**What to work on:**
Print the data exactly, leaving nothing out.

**Collected data:**

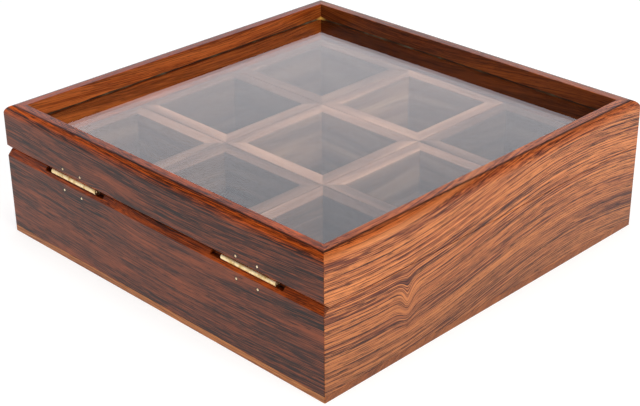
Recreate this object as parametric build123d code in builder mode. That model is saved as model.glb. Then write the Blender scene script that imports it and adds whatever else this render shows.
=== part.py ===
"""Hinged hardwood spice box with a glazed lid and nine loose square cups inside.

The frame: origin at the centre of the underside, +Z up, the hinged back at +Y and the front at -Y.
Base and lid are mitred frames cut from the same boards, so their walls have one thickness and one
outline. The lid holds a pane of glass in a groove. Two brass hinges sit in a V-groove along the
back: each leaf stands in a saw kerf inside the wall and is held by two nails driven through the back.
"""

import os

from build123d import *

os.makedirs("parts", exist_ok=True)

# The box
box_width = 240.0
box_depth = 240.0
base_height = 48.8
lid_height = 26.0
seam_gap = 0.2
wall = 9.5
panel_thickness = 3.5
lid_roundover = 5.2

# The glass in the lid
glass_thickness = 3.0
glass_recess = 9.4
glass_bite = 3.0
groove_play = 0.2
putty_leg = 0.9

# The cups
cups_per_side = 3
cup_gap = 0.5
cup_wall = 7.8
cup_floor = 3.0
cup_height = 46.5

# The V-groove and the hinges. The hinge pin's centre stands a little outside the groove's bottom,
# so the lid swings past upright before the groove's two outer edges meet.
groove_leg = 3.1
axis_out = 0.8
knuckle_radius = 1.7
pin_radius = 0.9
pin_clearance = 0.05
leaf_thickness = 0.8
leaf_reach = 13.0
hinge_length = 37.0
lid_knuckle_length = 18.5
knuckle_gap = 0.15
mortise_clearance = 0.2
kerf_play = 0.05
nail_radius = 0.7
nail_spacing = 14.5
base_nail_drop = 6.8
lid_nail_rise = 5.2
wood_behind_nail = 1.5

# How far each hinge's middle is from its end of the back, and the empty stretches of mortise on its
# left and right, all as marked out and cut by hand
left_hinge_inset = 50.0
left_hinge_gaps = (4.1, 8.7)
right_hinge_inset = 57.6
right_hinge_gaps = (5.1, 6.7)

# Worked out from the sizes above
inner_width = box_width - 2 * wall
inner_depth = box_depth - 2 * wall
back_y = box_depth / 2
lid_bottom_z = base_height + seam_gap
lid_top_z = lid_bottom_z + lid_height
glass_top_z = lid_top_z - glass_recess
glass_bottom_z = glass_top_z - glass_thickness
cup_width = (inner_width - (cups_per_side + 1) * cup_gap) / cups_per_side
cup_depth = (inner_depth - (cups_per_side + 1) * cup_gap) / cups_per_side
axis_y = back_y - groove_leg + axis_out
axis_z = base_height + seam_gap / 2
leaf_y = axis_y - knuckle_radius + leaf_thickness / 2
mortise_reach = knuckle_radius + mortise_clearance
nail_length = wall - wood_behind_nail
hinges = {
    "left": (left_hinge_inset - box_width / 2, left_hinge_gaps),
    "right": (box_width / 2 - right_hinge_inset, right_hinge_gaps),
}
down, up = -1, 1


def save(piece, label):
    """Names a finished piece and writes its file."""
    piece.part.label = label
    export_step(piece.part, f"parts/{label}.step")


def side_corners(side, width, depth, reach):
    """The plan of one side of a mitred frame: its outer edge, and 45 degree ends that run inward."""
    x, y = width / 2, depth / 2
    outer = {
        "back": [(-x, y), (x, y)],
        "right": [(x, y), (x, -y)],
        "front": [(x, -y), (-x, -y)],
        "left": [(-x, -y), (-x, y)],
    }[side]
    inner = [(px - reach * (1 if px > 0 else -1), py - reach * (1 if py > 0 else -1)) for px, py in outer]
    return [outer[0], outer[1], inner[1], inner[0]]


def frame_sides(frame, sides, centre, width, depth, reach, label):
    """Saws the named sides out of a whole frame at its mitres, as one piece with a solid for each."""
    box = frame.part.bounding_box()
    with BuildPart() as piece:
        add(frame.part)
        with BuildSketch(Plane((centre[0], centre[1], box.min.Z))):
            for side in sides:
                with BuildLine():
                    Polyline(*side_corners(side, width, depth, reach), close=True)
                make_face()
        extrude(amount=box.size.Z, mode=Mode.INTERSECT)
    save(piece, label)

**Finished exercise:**
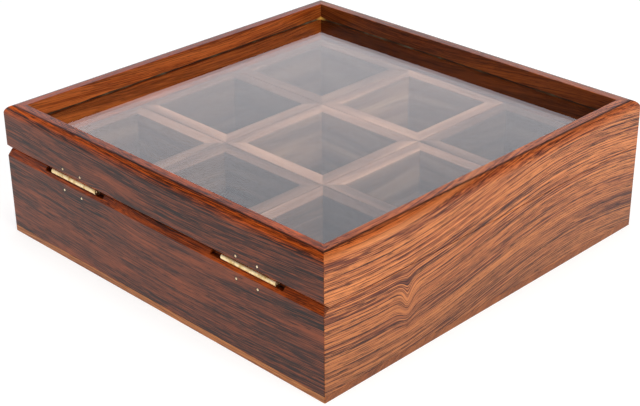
Recreate this object as parametric build123d code in builder mode. That model is saved as model.glb. Then write the Blender scene script that imports it and adds whatever else this render shows.
=== part.py ===
"""Hinged hardwood spice box with a glazed lid and nine loose square cups inside.

The frame: origin at the centre of the underside, +Z up, the hinged back at +Y and the front at -Y.
Base and lid are mitred frames cut from the same boards, so their walls have one thickness and one
outline. The lid holds a pane of glass in a groove. Two brass hinges sit in a V-groove along the
back: each leaf stands in a saw kerf inside the wall and is held by two nails driven through the back.
"""

import os

from build123d import *

os.makedirs("parts", exist_ok=True)

# The box
box_width = 240.0
box_depth = 240.0
base_height = 48.8
lid_height = 26.0
seam_gap = 0.2
wall = 9.5
panel_thickness = 3.5
lid_roundover = 5.2

# The glass in the lid
glass_thickness = 3.0
glass_recess = 9.4
glass_bite = 3.0
groove_play = 0.2
putty_leg = 0.9

# The cups
cups_per_side = 3
cup_gap = 0.5
cup_wall = 7.8
cup_floor = 3.0
cup_height = 46.5

# The V-groove and the hinges. The hinge pin's centre stands a little outside the groove's bottom,
# so the lid swings past upright before the groove's two outer edges meet.
groove_leg = 3.1
axis_out = 0.8
knuckle_radius = 1.7
pin_radius = 0.9
pin_clearance = 0.05
leaf_thickness = 0.8
leaf_reach = 13.0
hinge_length = 37.0
lid_knuckle_length = 18.5
knuckle_gap = 0.15
mortise_clearance = 0.2
kerf_play = 0.05
nail_radius = 0.7
nail_spacing = 14.5
base_nail_drop = 6.8
lid_nail_rise = 5.2
wood_behind_nail = 1.5

# How far each hinge's middle is from its end of the back, and the empty stretches of mortise on its
# left and right, all as marked out and cut by hand
left_hinge_inset = 50.0
left_hinge_gaps = (4.1, 8.7)
right_hinge_inset = 57.6
right_hinge_gaps = (5.1, 6.7)

# Worked out from the sizes above
inner_width = box_width - 2 * wall
inner_depth = box_depth - 2 * wall
back_y = box_depth / 2
lid_bottom_z = base_height + seam_gap
lid_top_z = lid_bottom_z + lid_height
glass_top_z = lid_top_z - glass_recess
glass_bottom_z = glass_top_z - glass_thickness
cup_width = (inner_width - (cups_per_side + 1) * cup_gap) / cups_per_side
cup_depth = (inner_depth - (cups_per_side + 1) * cup_gap) / cups_per_side
axis_y = back_y - groove_leg + axis_out
axis_z = base_height + seam_gap / 2
leaf_y = axis_y - knuckle_radius + leaf_thickness / 2
mortise_reach = knuckle_radius + mortise_clearance
nail_length = wall - wood_behind_nail
hinges = {
    "left": (left_hinge_inset - box_width / 2, left_hinge_gaps),
    "right": (box_width / 2 - right_hinge_inset, right_hinge_gaps),
}
down, up = -1, 1


def save(piece, label):
    """Names a finished piece and writes its file."""
    piece.part.label = label
    export_step(piece.part, f"parts/{label}.step")


def side_corners(side, width, depth, reach):
    """The plan of one side of a mitred frame: its outer edge, and 45 degree ends that run inward."""
    x, y = width / 2, depth / 2
    outer = {
        "back": [(-x, y), (x, y)],
        "right": [(x, y), (x, -y)],
        "front": [(x, -y), (-x, -y)],
        "left": [(-x, -y), (-x, y)],
    }[side]
    inner = [(px - reach * (1 if px > 0 else -1), py - reach * (1 if py > 0 else -1)) for px, py in outer]
    return [outer[0], outer[1], inner[1], inner[0]]


def frame_sides(frame, sides, centre, width, depth, reach, label):
    """Saws the named sides out of a whole frame at its mitres, as one piece with a solid for each."""
    box = frame.part.bounding_box()
    with BuildPart() as piece:
        add(frame.part)
        with BuildSketch(Plane((centre[0], centre[1], box.min.Z))):
            for side in sides:
                with BuildLine():
                    Polyline(*side_corners(side, width, depth, reach), close=True)
                make_face()
        extrude(amount=box.size.Z, mode=Mode.INTERSECT)
    save(piece, label)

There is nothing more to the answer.